Let us write $s(x_0,y_0,x_1,y_1,c) = v_{R,c}$, where $R = [x_0,x_1-1] \times [y_0,y_1-1]$ is the rectangle with the corners $(x_0,y_0)$ and $(x_1,y_1)$. Then by the inclusion–exclusion principle (see the illustration below), $$ \begin{split} s(x_0,y_0,x_1,y_1,c) {}={} &s(0,0,x_1,y_1,c) \\ {}-{} &s(0,0,x_0,y_1,c) \\ {}-{} &s(0,0,x_1,y_0,c) \\ {}+{} &s(0,0,x_0,y_0,c). \end{split} $$ So we only need to precompute $s(0,0,x,y,c)$ for all $x$, $y$, and $c$. With this precomputed information, we can then calculate $h(X,Y)$ for any rectangle $X$ in constant time. Vector types will help us to do all work conveniently for all colour components in parallel.

For further performance improvements, it may be helpful to organise the loops so that the outer loop tries out different sizes of the rectangle, and the inner loop tries all possible positions of the rectangle. Then $1/|X|$ and $1/|Y|$ remain constant in the inner loop.
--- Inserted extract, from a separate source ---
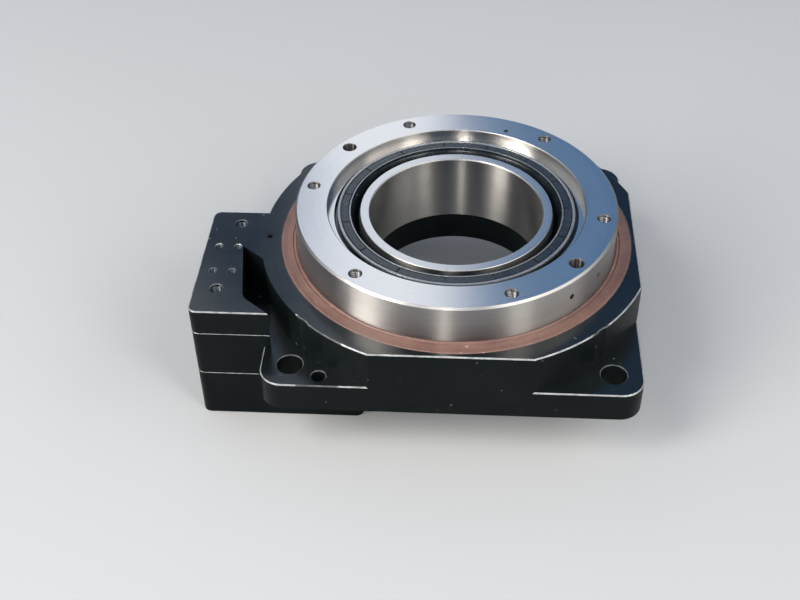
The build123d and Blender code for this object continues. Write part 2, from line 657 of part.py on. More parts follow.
def main_gear():
    """Ring-like spur gear that bolts to the table's hub and clamps the bearing's inner ring."""
    phase = PINION_DIRECTION + 180 / GEAR_TEETH
    teeth = Pos(0, 0, GEAR_LOW) * gear_face(GEAR_TEETH, GEAR_SHIFT, phase)
    body = extrude(teeth, GEAR_HIGH - GEAR_LOW) + disc(GEAR_LAND_R, GEAR_LOW, BEARING_LOW)
    body = body - disc(GEAR_BORE_R, GEAR_LOW, BEARING_LOW)
    body = body - [screw_hole(4, GEAR_SEAT, BEARING_LOW - GEAR_SEAT, GEAR_LOW, at)
                   for at in gear_screw_places()]
    return body - holes(M4_R, GEAR_LOW, BEARING_LOW, gear_dowel_places())


def gear_screws():
    return [cap_screw(4, GEAR_SEAT, GEAR_SCREW_TOP - GEAR_SEAT, at) for at in gear_screw_places()]


def gear_dowels():
    return [dowel(DOWEL_R, GEAR_LOW + 1, GEAR_DOWEL_TOP, at) for at in gear_dowel_places()]


# ---- input side -------------------------------------------------------------

def input_pinion():
    """Pinion shaft: upper journal, teeth, lower journal and the split hub for the motor shaft."""
    at = PINION_AXIS
    collar_low = COLLAR[0]
    stage_low, stage_high = PINION_STAGE
    shoulder_r = 11.0
    stage_r = 7.5
    neck_r = 5.0
    edge = 0.3
    stem = lathe([(0, collar_low), (LOWER["bore"], collar_low), (LOWER["bore"], BLOCK_LOW),
                  (shoulder_r, BLOCK_LOW), (shoulder_r, stage_low), (stage_r, stage_low),
                  (stage_r, stage_high), (0, stage_high)], at)
    tail = lathe([(0, GEAR_HIGH), (neck_r, GEAR_HIGH), (neck_r, UPPER["low"]), (UPPER["bore"], UPPER["low"]),
                  (UPPER["bore"], UPPER["high"] - edge), (UPPER["bore"] - edge, UPPER["high"]),
                  (0, UPPER["high"])], at)
    outline = gear_face(PINION_TEETH, PINION_SHIFT, PINION_DIRECTION + 180)
    teeth = extrude(Pos(at[0], at[1], stage_high) * outline, GEAR_HIGH - stage_high)
    bore = disc(MOTOR_SHAFT_R, collar_low, -1.0, at)
    reach = LOWER["bore"]
    slit = block((at[0] - reach, at[0] + reach), (at[1] - 0.5, at[1] + 0.5), collar_low, HUB_SLIT_TOP)
    groove = ring(CIRCLIP_IN_R - 0.02, LOWER["bore"] + 0.5, *CIRCLIP_GROOVE, at)
    return stem + tail + teeth - [bore, slit, groove]


def clamp_collar():
    """Split collar that closes the hub on the motor shaft."""
    x, y = PINION_AXIS
    body = ring(LOWER["bore"], COLLAR_R, *COLLAR, PINION_AXIS)
    body = body - block((x - SLIT / 2, x + SLIT / 2), (y, y + COLLAR_R), *COLLAR)
    place = Pos(x, y + COLLAR_SCREW_OFFSET, COLLAR_SCREW_Z) * Rot(0, 90, 0)
    hole = place * Cylinder(M3_R, 30)
    counterbore = place * Pos(0, 0, -COLLAR_SCREW_SEAT - 5) * Cylinder(HEAD_R[3] + 0.15, 10)
    return body - [hole, counterbore]


def clamp_screw():
    """Cap screw across the collar's slit, its head towards the access hole."""
    place = Pos(PINION_AXIS[0], PINION_AXIS[1] + COLLAR_SCREW_OFFSET, COLLAR_SCREW_Z)
    return place * Rot(0, 90, 0) * cap_screw(3, -COLLAR_SCREW_SEAT, 13, (0, 0))


def ring_wall(bearing):
    """Thickness of a ball bearing's rings."""
    return (bearing["outer"] - bearing["bore"]) / 3


def pitch_radius(bearing):
    return (bearing["outer"] + bearing["bore"]) / 2


def middle(bearing):
    return (bearing["low"] + bearing["high"]) / 2


def race(bearing):
    """Ball groove, to be cut from a ring."""
    return torus(pitch_radius(bearing), bearing["ball"] + RUNNING, middle(bearing), PINION_AXIS)


def inner_ring(bearing):
    bore = bearing["bore"]
    body = ring(bore, bore + ring_wall(bearing), bearing["low"], bearing["high"], PINION_AXIS)
    return body - race(bearing)


def outer_ring(bearing):
    outer = bearing["outer"]
    body = ring(outer - ring_wall(bearing), outer, bearing["low"], bearing["high"], PINION_AXIS)
    return body - race(bearing)


def ball_places(bearing):
    """One placement for each ball, with its X axis pointing outwards."""
    centre = Pos(PINION_AXIS[0], PINION_AXIS[1], middle(bearing))
    angles = [360 * i / bearing["count"] for i in range(bearing["count"])]
    return [centre * Rot(0, 0, angle) * Pos(pitch_radius(bearing), 0, 0) for angle in angles]


def balls(bearing):
    return [place * Sphere(bearing["ball"]) for place in ball_places(bearing)]


def cage(bearing):
    """Ring with a round window for each ball."""
    half_wall = 0.3
    radius = pitch_radius(bearing)
    half_height = bearing["ball"] + 0.4
    low = middle(bearing) - half_height
    body = ring(radius - half_wall, radius + half_wall, low, low + 2 * half_height, PINION_AXIS)
    window = Rot(0, 90, 0) * Cylinder(bearing["ball"] + RUNNING, 2)
    return body - [place * window for place in ball_places(bearing)]


def lower_bearing_seals():
    """Pair of thin seals, fixed in the outer ring and clear of the inner ring."""
    thick = 0.5
    inset = 0.2
    inner = LOWER["bore"] + ring_wall(LOWER) + FIT
    outer = LOWER["outer"] - ring_wall(LOWER)
    lows = (LOWER["low"] + inset, LOWER["high"] - inset - thick)
    return [ring(inner, outer, low, low + thick, PINION_AXIS) for low in lows]


def shaft_circlip():
    """Ring in the hub's groove that holds the lower bearing's inner ring."""
    x, y = PINION_AXIS
    outer = 11.6
    low = CIRCLIP_GROOVE[0] + 0.2
    high = CIRCLIP_GROOVE[1] - FIT
    gap = block((x - 1.5, x + 1.5), (y - outer, y), low, high)
    return ring(CIRCLIP_IN_R, outer, low, high, PINION_AXIS) - gap


# ---- write one file for each sub-part ---------------------------------------

NODES = {
    "housing": housing,
    "bearing_block": bearing_block,
    "motor_flange": motor_flange,
    "bottom_cover": bottom_cover,
    "cover_screws": cover_screws,
    "block_screws": block_screws,
    "block_dowels": block_dowels,
    "flange_screws": flange_screws,
    "access_plug": access_plug,
    "grease_plug": grease_plug,
    "hollow_sleeve": hollow_sleeve,
    "sleeve_oring": sleeve_oring,
    "outer_seal": outer_seal,
    "outer_seal_spring": outer_seal_spring,
    "bearing_retainer": bearing_retainer,
    "retainer_screws": retainer_screws,
    "main_bearing_outer_ring": main_bearing_outer_ring,
    "main_bearing_inner_ring": main_bearing_inner_ring,
    "bearing_rollers": bearing_rollers,
    "roller_spacers": roller_spacers,
    "output_table": output_table,
    "main_gear": main_gear,
    "gear_screws": gear_screws,
    "gear_dowels": gear_dowels,
    "inner_seal": inner_seal,
    "inner_seal_spring": inner_seal_spring,
    "input_pinion": input_pinion,
    "clamp_collar": clamp_collar,
    "clamp_screw": clamp_screw,
    "shaft_circlip": shaft_circlip,
    "upper_bearing_outer_ring": lambda: outer_ring(UPPER),
    "upper_bearing_inner_ring": lambda: inner_ring(UPPER),
    "upper_bearing_balls": lambda: balls(UPPER),
    "upper_bearing_cage": lambda: cage(UPPER),
    "lower_bearing_outer_ring": lambda: outer_ring(LOWER),
    "lower_bearing_inner_ring": lambda: inner_ring(LOWER),
    "lower_bearing_balls": lambda: balls(LOWER),
    "lower_bearing_cage": lambda: cage(LOWER),
    "lower_bearing_seals": lower_bearing_seals,
}

os.makedirs("parts", exist_ok=True)
for name, build in NODES.items():
    made = build()
    solids = made if isinstance(made, list) else [made]
    export_step(Compound(children=[s for one in solids for s in one.solids()]), f"parts/{name}.step")
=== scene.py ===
import json
import math

import bpy
from mathutils import Matrix, Vector


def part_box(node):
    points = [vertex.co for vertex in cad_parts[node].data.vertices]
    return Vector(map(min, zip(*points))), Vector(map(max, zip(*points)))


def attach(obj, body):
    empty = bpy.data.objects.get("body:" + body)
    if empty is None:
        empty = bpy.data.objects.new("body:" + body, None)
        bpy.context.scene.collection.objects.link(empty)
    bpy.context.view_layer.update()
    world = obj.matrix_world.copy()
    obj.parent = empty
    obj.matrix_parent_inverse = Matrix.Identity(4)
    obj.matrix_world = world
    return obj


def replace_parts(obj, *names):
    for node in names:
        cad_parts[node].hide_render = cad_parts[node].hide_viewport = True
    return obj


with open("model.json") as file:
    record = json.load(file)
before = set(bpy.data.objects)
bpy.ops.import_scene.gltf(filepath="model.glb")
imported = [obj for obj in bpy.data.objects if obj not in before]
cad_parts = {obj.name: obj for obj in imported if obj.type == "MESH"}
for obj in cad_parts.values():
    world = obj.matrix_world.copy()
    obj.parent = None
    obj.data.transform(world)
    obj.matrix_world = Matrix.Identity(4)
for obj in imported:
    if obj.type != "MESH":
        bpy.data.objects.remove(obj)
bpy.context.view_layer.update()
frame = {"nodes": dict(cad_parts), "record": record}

MM = 0.001
nodes = frame["nodes"]


# ---- places read from the frame ---------------------------------------------

def mount(name):
    """The record's mount of that name."""
    return next(m for m in frame["record"]["mounts"] if m["name"] == name)


def on_circle(radius, count, phase):
    """Places round the output axis."""
    angles = [math.radians(phase + 360 * i / count) for i in range(count)]
    return [(radius * math.cos(a), radius * math.sin(a)) for a in angles]


def on_grid(dims):
    """Corners of a rectangular hole pattern about its centre."""
    dx = dims["spacing_x_mm"] / 2 * MM
    dy = dims["spacing_y_mm"] / 2 * MM
    return [(a * dx, b * dy) for a in (-1, 1) for b in (-1, 1)]


def place(name):
    """A mount's place seen from above."""
    return tuple(mount(name)["pos_m"][:2])


TABLE_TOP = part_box("output_table")[1].z
WING_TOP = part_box("housing")[1].z
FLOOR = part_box("motor_flange")[0].z
INPUT_AXIS = place("motor_pilot")
HOUSING_HOLES = on_grid(mount("base_holes")["dims"]) + [
    place("base_pin_front"), place("base_pin_rear"),
    place("wing_top_front"), place("wing_top_rear"), place("sensor_holes")]
OUTPUT_PHASE = -8.4         # direction of the table's first tapped hole, in degrees from +X
OUTPUT_DIMS = mount("output_holes")["dims"]
TAPPED_HOLES = on_circle(OUTPUT_DIMS["pcd_mm"] / 2 * MM, OUTPUT_DIMS["count"], OUTPUT_PHASE)
TABLE_HOLES = TAPPED_HOLES + [place("output_pin_a"), place("output_pin_b")]


# ---- material building blocks -----------------------------------------------

class Nodes:
    """Short names for building one material's node tree."""

    def __init__(self, name):
        self.material = bpy.data.materials.new(name)
        self.material.use_nodes = True
        self.tree = self.material.node_tree
        self.tree.nodes.clear()
        self.output = self.add("ShaderNodeOutputMaterial")
        self.shader = self.add("ShaderNodeBsdfPrincipled")
        self.link(self.shader.outputs[0], self.output.inputs["Surface"])

    def add(self, kind, **settings):
        node = self.tree.nodes.new(kind)
        for key, value in settings.items():
            setattr(node, key, value)
        return node

    def link(self, source, target):
        self.tree.links.new(source, target)

    def set(self, socket, value):
        """Feeds a socket with another node's output or with a plain value."""
        if isinstance(value, bpy.types.NodeSocket):
            self.link(value, socket)
        else:
            socket.default_value = value

    def surface(self, **inputs):
        """Sets the main shader's inputs; underscores in a name stand for spaces."""
        for key, value in inputs.items():
            self.set(self.shader.inputs[key.replace("_", " ")], value)

    def position(self):
        return self.add("ShaderNodeTexCoord").outputs["Object"]

    def math(self, operation, a, b=0.0, clamp=False):
        node = self.add("ShaderNodeMath", operation=operation, use_clamp=clamp)
        self.set(node.inputs[0], a)
        self.set(node.inputs[1], b)
        return node.outputs[0]

    def parts(self, vector):
        return self.add_linked("ShaderNodeSeparateXYZ", vector).outputs

    def add_linked(self, kind, vector):
        node = self.add(kind)
        self.link(vector, node.inputs[0])
        return node

    def join(self, x=0.0, y=0.0, z=0.0):
        node = self.add("ShaderNodeCombineXYZ")
        for socket, value in zip(node.inputs, (x, y, z)):
            self.set(socket, value)
        return node.outputs[0]

    def noise(self, vector, scale, detail=2.0, roughness=0.5):
        node = self.add("ShaderNodeTexNoise")
        self.link(vector, node.inputs["Vector"])
        node.inputs["Scale"].default_value = scale
        node.inputs["Detail"].default_value = detail
        node.inputs["Roughness"].default_value = roughness
        return node.outputs["Fac"]

    def spread(self, value, low, high, to_low=0.0, to_high=1.0):
        """Stretches a range of values, held at both ends."""
        node = self.add("ShaderNodeMapRange", clamp=True)
        self.set(node.inputs["Value"], value)
        for key, number in zip(("From Min", "From Max", "To Min", "To Max"), (low, high, to_low, to_high)):
            self.set(node.inputs[key], number)
        return node.outputs["Result"]

    def mix(self, factor, a, b):
        node = self.add("ShaderNodeMix", data_type="RGBA")
        self.set(node.inputs["Factor"], factor)
        for socket, colour in ((node.inputs[6], a), (node.inputs[7], b)):
            self.set(socket, colour if isinstance(colour, bpy.types.NodeSocket) else (*colour, 1.0))
        return node.outputs[2]

    def bump(self, height, strength, distance, normal=None):
        node = self.add("ShaderNodeBump")
        self.link(height, node.inputs["Height"])
        node.inputs["Strength"].default_value = strength
        node.inputs["Distance"].default_value = distance
        if normal is not None:
            self.link(normal, node.inputs["Normal"])
        return node.outputs["Normal"]

    def around(self, centre=(0.0, 0.0)):
        """Distance from an upright axis, the height, and the distance to one side of the axis."""
        x, y, z = self.parts(self.position())
        x = self.math("SUBTRACT", x, centre[0])
        y = self.math("SUBTRACT", y, centre[1])
        radius = self.math("SQRT", self.math("ADD", self.math("MULTIPLY", x, x), self.math("MULTIPLY", y, y)))
        return radius, z, x

    def rings(self, scale, centre=(0.0, 0.0), detail=2.0, drift=0.01):
        """Noise drawn out round an upright axis, as a lathe leaves it."""
        radius, height, side = self.around(centre)
        return self.noise(self.join(radius, height, self.math("MULTIPLY", side, drift)), scale, detail, 0.65)

    def nearest(self, places):
        """Distance across from the nearest of a few upright axes."""
        x, y, _ = self.parts(self.position())
        here = self.join(x, y)
        best = None
        for px, py in places:
            away = self.add("ShaderNodeVectorMath", operation="DISTANCE")
            self.link(here, away.inputs[0])
            away.inputs[1].default_value = (px, py, 0.0)
            value = away.outputs["Value"]
            best = value if best is None else self.math("MINIMUM", best, value)
        return best

    def slope(self):
        """How far the true face normal points up or down, from 0 to 1."""
        normal = self.add("ShaderNodeNewGeometry").outputs["True Normal"]
        return self.math("ABSOLUTE", self.parts(normal)[2])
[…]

If you are comfortable with studying the assembly code produced by the compiler, these observations related to branch predication may also be helpful.

Here is one approach: First use a coarse grid, with e.g. 10 × 10 pixels per grid cell. Then try all possible ways to place the rectangle in this coarse grid. Each coarse location represents a set of approx. 10000 fine-grained locations (so it is much faster to try out all possible coarse locations). For each coarse location, calculate the following two estimates (efficiently, in constant time):

**An upper bound:**at most how much is the cost if I place the rectangle in some of the fine-grained locations that are represented by this coarse-grained location?**A lower bound:**at least how much is the cost if I place the rectangle in some of the fine-grained locations that are represented by this coarse-grained location?

After these calculations, you can hopefully rule out a majority of coarse-grained locations: you know that there are other locations where the cost is **at most** some value *s*, so you can then ignore all coarse-grained locations where the cost is **larger than** *s*.

Finally, zoom in to those coarse-grained locations that you have not yet ruled out.

You can also apply the grid idea recursively.